Snyder, who can be one of his own worst critics at times, did open some eyes in the organization for his overall consistent play and rather polished game, however, so much so that some believe his game isn't that far off from being able to compete in the higher minor league levels already.

"I think he is what he is," said Charleston manager Torre Tyson. "What I mean by that is, if you threw him up in Double-A right now he'd be doing the exact same thing up there that he's doing down here.

"I don't see him as the type of guy that if you threw him Triple-A for three weeks that he would be completely overmatched. I think he's just a consistent .280 hitter, that's what he is."

A versatile role player in 2007, one who had played four different positions with Staten Island, he was shifted over to second base full-time in Charleston this year.

The problem with that, however, is the Yankees already had some high-ceiling second baseman in place prior to his full-time position switch in 2008 and then they drafted a couple of more second baseman back in June.

Trying to distinguish himself in what has rapidly become a rather deep position in the organization, Snyder, whose greatest potential value is still as an eventual big league utility player, would welcome a return to his more versatile days if the Yankees decided to go that route.

"It really doesn't matter to me," said Snyder. "I definitely would welcome playing every position, whatever gets me in the lineup. I'm not really picky. You've still got to hit too, to stay in that lineup. So no matter where I play I've still got to swing the bat."














2008 Charleston .288 504 33 7 59 77 7 68 95 .371 .407
2007 Staten Island .335 260 20 5 40 68 10 58 50 .459 .477

Batting and Power. Snyder has a much better idea of the strike zone than his 2008 ratios would suggest. He walked more times than he struck out in college and did it once again in Staten Island a year ago. His patience, which is way above average, does tend to make him a little less aggressive than he probably should be and that was a major contributing factor for his rather high strikeout totals this past season. His combination of plate discipline and patience are great tools in becoming a .300 hitter, and he has proven he can be exactly that at times. He also has solid power for both a middle infielder and a utility player, and he improved his bunting game this past season, making him quite versatile in the batter's box.

Base Running and Speed. Nowhere is Snyder's less than aggressive approach more evident than on the base paths. He has more natural speed than his 17 career stolen bases would indicate and a guy with his ability to get on base as frequently as he does should be attempting more steals. Seemingly a bit gun-shy, he is a better runner once he is in motion and he could approach the 20-stolen base plateau down the road once he learns how to read pitchers' moves better and have more confidence in his running abilities.

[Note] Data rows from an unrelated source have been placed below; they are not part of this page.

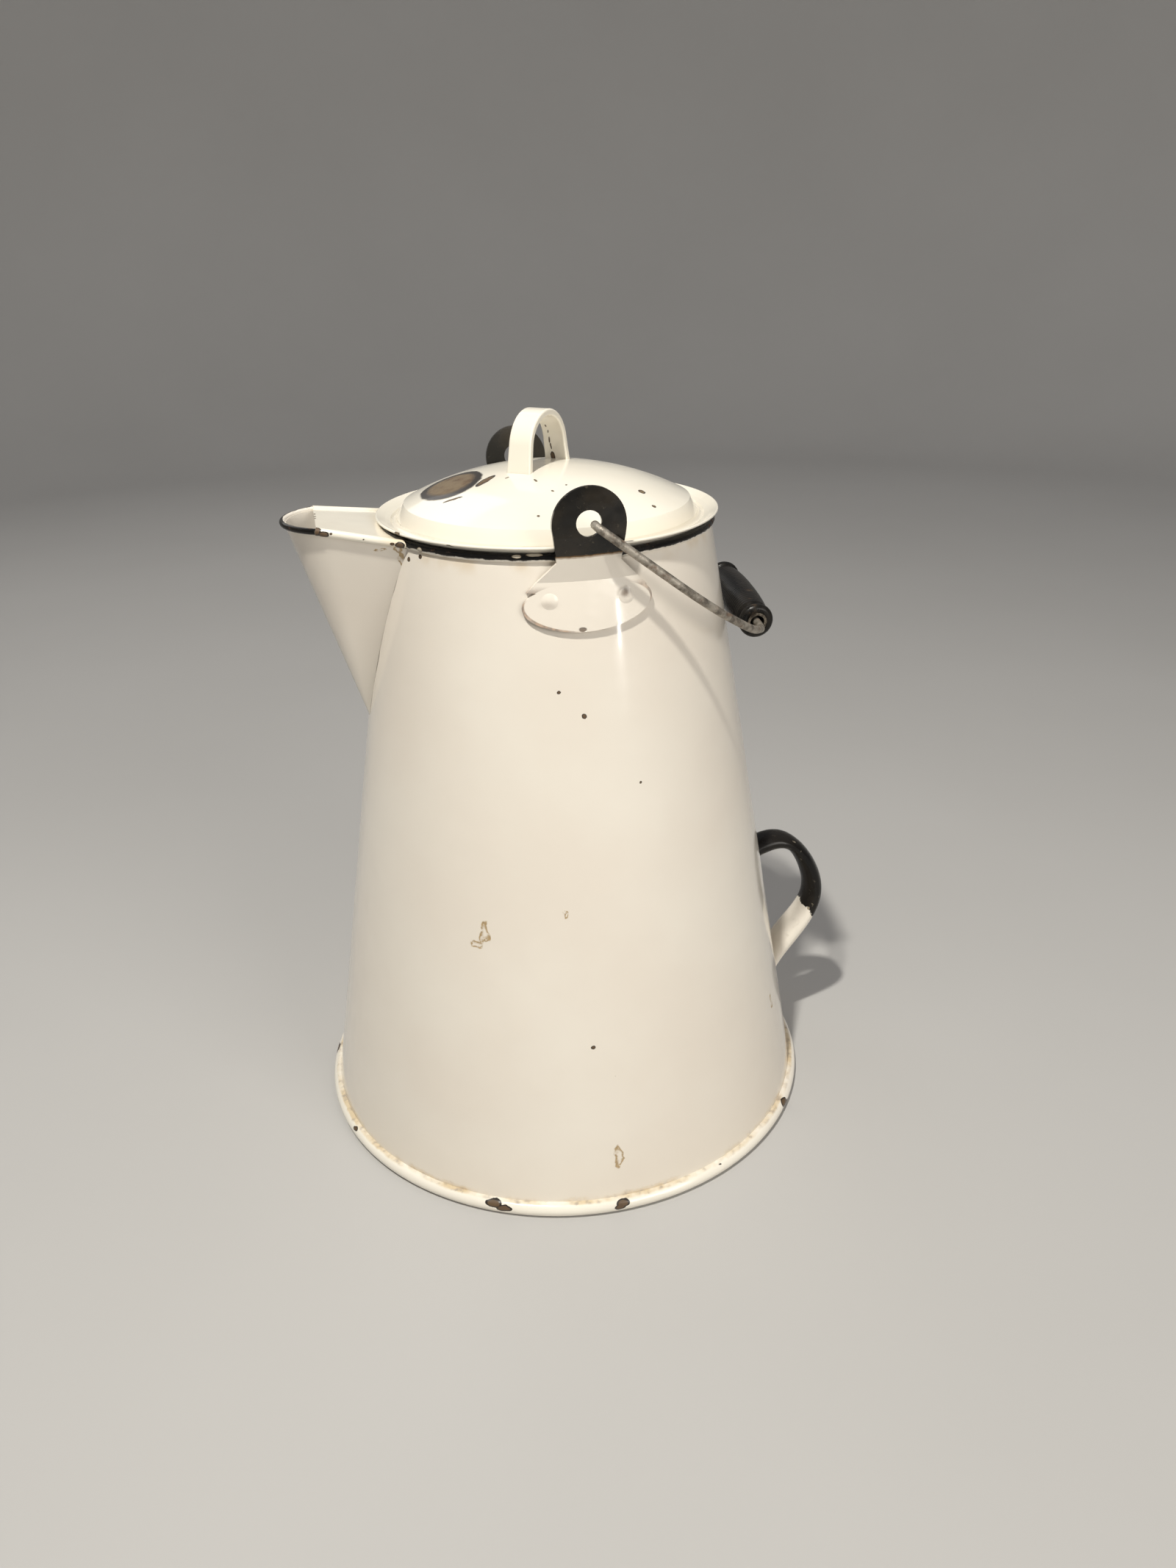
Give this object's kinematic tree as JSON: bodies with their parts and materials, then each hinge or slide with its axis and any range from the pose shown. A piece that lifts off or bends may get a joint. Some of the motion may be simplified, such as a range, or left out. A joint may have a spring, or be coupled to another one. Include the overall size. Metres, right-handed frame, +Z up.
{
  "type": "enamelled coffee boiler",
  "caption": "Tapered enamelled steel coffee boiler with a covered lip spout, loose domed lid, wire bail with a wooden grip and a rear tipping handle.",
  "frame": {"origin": "centre of the foot, on the plane the kettle stands on", "axes": "+Z up, spout towards -X, rear handle towards +X, bail ears at -Y and +Y"},
  "size_m": [0.3134, 0.29, 0.395],
  "materials": {
    "white_enamel": "glossy vitreous enamel, chipped",
    "black_enamel": "glossy vitreous enamel, chipped",
    "wire_steel": "dull worn wire",
    "painted_wood": "worn black paint on turned wood",
    "eyelet_steel": "dull tinned steel"
  },
  "bodies": {
    "kettle": {"body_shell": "white_enamel", "bottom_plate": "white_enamel", "foot_bead": "white_enamel", "top_rim_bead": "black_enamel", "rim_wire": "wire_steel", "spout_shell": "white_enamel", "spout_lip_bead": "black_enamel", "spout_cover": "white_enamel", "spout_strainer": "white_enamel", "ear_plate_near": "black_enamel", "ear_plate_far": "black_enamel", "ear_rivets": "white_enamel", "rear_handle": "black_enamel", "rear_handle_foot": "white_enamel"},
    "bail": {"bail_wire": "wire_steel"},
    "grip": {"bail_grip": "painted_wood", "grip_ferrules": "eyelet_steel"},
    "lid": {"lid_shell": "white_enamel", "lid_collar": "white_enamel", "lid_strap": "white_enamel"}
  },
  "joints": [
    {"name": "bail_swing", "type": "hinge", "parent": "kettle", "child": "bail", "pos_m": [0.0034, 0, 0.3554], "axis": [0, -1, 0], "range_deg": [0, 209]},
    {"name": "grip_spin", "type": "hinge", "parent": "bail", "child": "grip", "pos_m": [0.10686, 0, 0.28796], "axis": [0.0997, 0.9934, 0.0576], "continuous": true},
    {"name": "lid_lift", "type": "slide", "parent": "kettle", "child": "lid", "axis": [0, 0, 1], "range_m": [0, 0.06]}
  ]
}
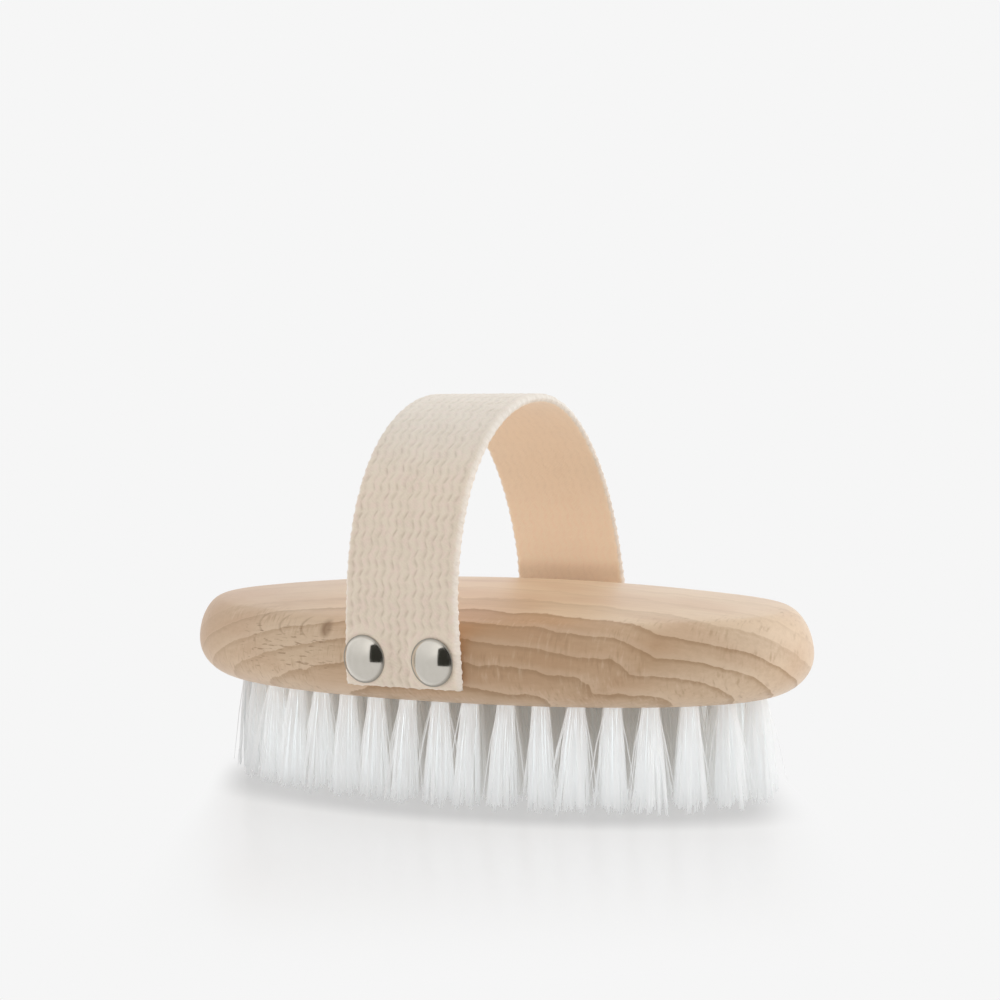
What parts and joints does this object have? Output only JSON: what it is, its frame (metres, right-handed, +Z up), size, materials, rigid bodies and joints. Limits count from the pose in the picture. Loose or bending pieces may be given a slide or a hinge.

Defense. He committed 27 errors at second base this year, although eleven of them came in the first 22 games after being transitioned there full-time. He is a much better defensive player than his numbers have shown. He had problems consistently working the pivot on double-plays but he got better as the year wore on, and he rushed a bit too much to make plays rather than slow the game down and allow the game to come to him. He has a very strong arm for a second baseman and that, along with his solid speed, allows him to play an array of positions in the field.

Projection. Snyder's smaller stature prevents him from being one of the more projectable position players in the organization. His best full-time position is at second base given his plate discipline, moderate power, and ability to hit for average. It also remains his best defensive position. However, with second base seemingly becoming a position of strength inside the Yankees organization and given his offensive and defensive versatility, he projects best as a future utility player in Pinstripes. He has the chance to develop into a left-handed hitting version of Marcus Giles [also a later-round draft pick] someday, but his opportunities and chances of developing as a Marlon Anderson type of role player are greater.

ETA. 2011. A year ago we predicted Snyder would move to second base and begin his first full season in Charleston, which would make his potential big league ascension a bit slower. Now that the Yankees have added even more second baseman, however, it seems more than likely that Snyder will be shifted back to the utility role and that could get him to the big leagues a bit sooner. He should open up with the Tampa Yankees in 2009 as the team's utility player.